TASK DETAILS:
Each line below should be reproduced without any alteration.

INFORMATION GIVEN:
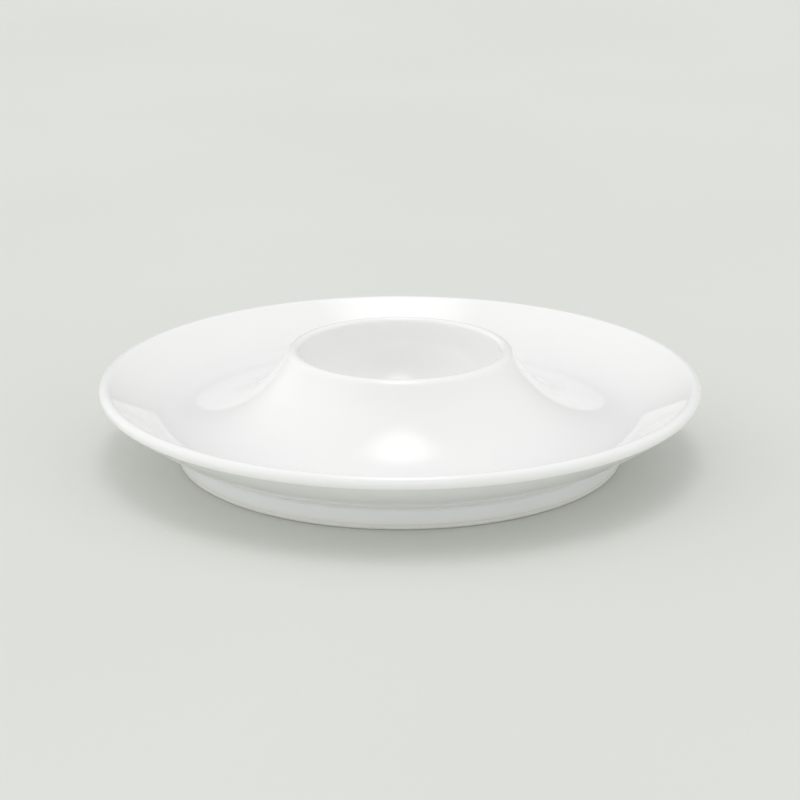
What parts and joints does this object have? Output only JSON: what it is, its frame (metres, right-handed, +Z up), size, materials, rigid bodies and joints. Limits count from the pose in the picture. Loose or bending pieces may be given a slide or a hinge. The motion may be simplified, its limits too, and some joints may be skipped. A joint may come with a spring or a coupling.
{
  "type": "egg cup",
  "caption": "Low white porcelain egg cup: a flared cup for a boiled egg stands in the middle of its own deep saucer on a bare foot ring.",
  "frame": {"origin": "centre of the foot ring, on the plane that it stands on", "axes": "+Z up along the cup's axis; X and Y are any two level directions, because the object is round"},
  "size_m": [0.13, 0.13, 0.024],
  "materials": {
    "bare_porcelain": "matt, fine-grained fired clay",
    "white_glaze": "clear high gloss over white"
  },
  "bodies": {
    "root": {"porcelain_body": "bare_porcelain", "glaze_top": "white_glaze", "glaze_underside": "white_glaze"}
  },
  "joints": []
}
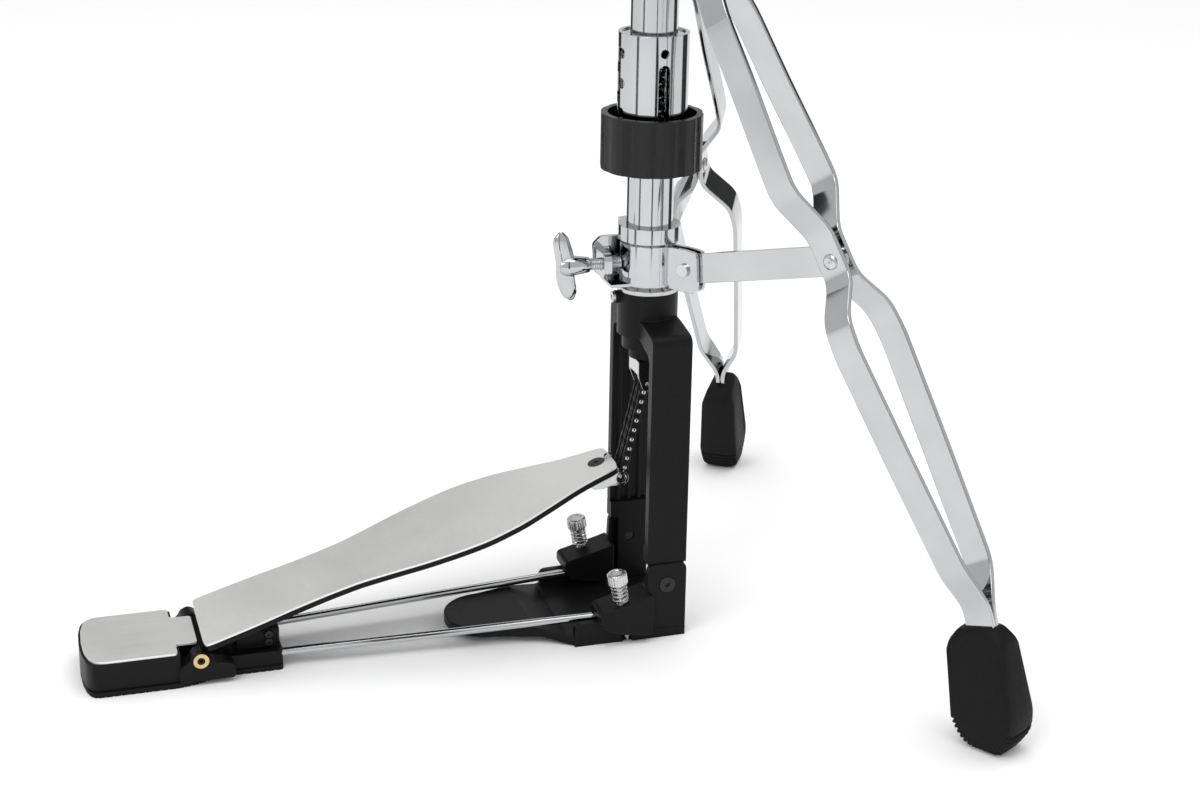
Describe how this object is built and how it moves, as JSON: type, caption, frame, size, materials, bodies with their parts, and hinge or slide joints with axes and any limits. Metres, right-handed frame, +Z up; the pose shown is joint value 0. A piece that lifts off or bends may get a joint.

OUTPUT FOR THIS EXERCISE:
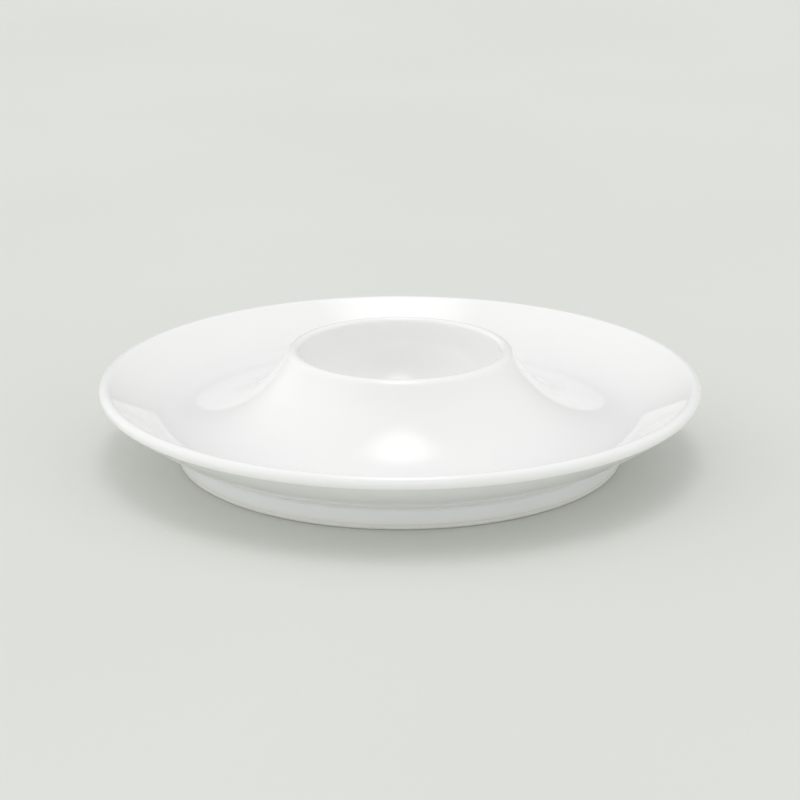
What parts and joints does this object have? Output only JSON: what it is, its frame (metres, right-handed, +Z up), size, materials, rigid bodies and joints. Limits count from the pose in the picture. Loose or bending pieces may be given a slide or a hinge. The motion may be simplified, its limits too, and some joints may be skipped. A joint may come with a spring or a coupling.
{
  "type": "egg cup",
  "caption": "Low white porcelain egg cup: a flared cup for a boiled egg stands in the middle of its own deep saucer on a bare foot ring.",
  "frame": {"origin": "centre of the foot ring, on the plane that it stands on", "axes": "+Z up along the cup's axis; X and Y are any two level directions, because the object is round"},
  "size_m": [0.13, 0.13, 0.024],
  "materials": {
    "bare_porcelain": "matt, fine-grained fired clay",
    "white_glaze": "clear high gloss over white"
  },
  "bodies": {
    "root": {"porcelain_body": "bare_porcelain", "glaze_top": "white_glaze", "glaze_underside": "white_glaze"}
  },
  "joints": []
}
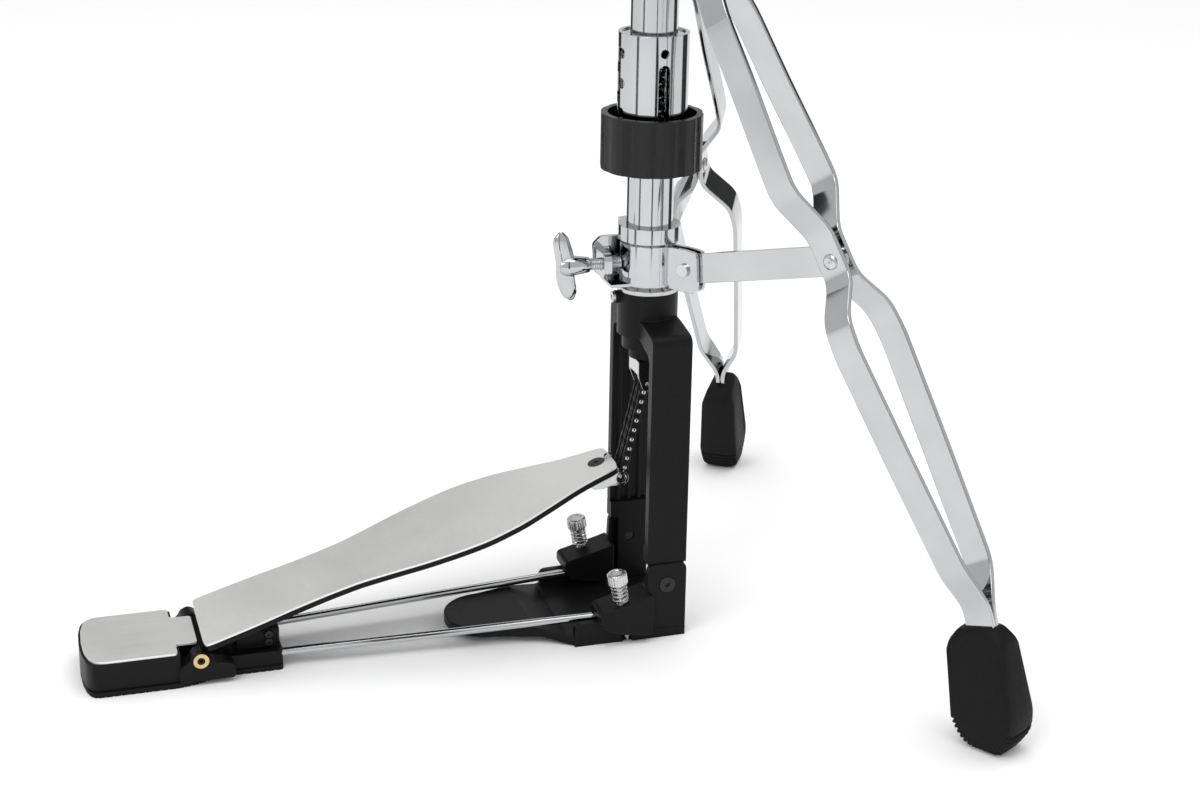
Describe how this object is built and how it moves, as JSON: type, caption, frame, size, materials, bodies with their parts, and hinge or slide joints with axes and any limits. Metres, right-handed frame, +Z up; the pose shown is joint value 0. A piece that lifts off or bends may get a joint.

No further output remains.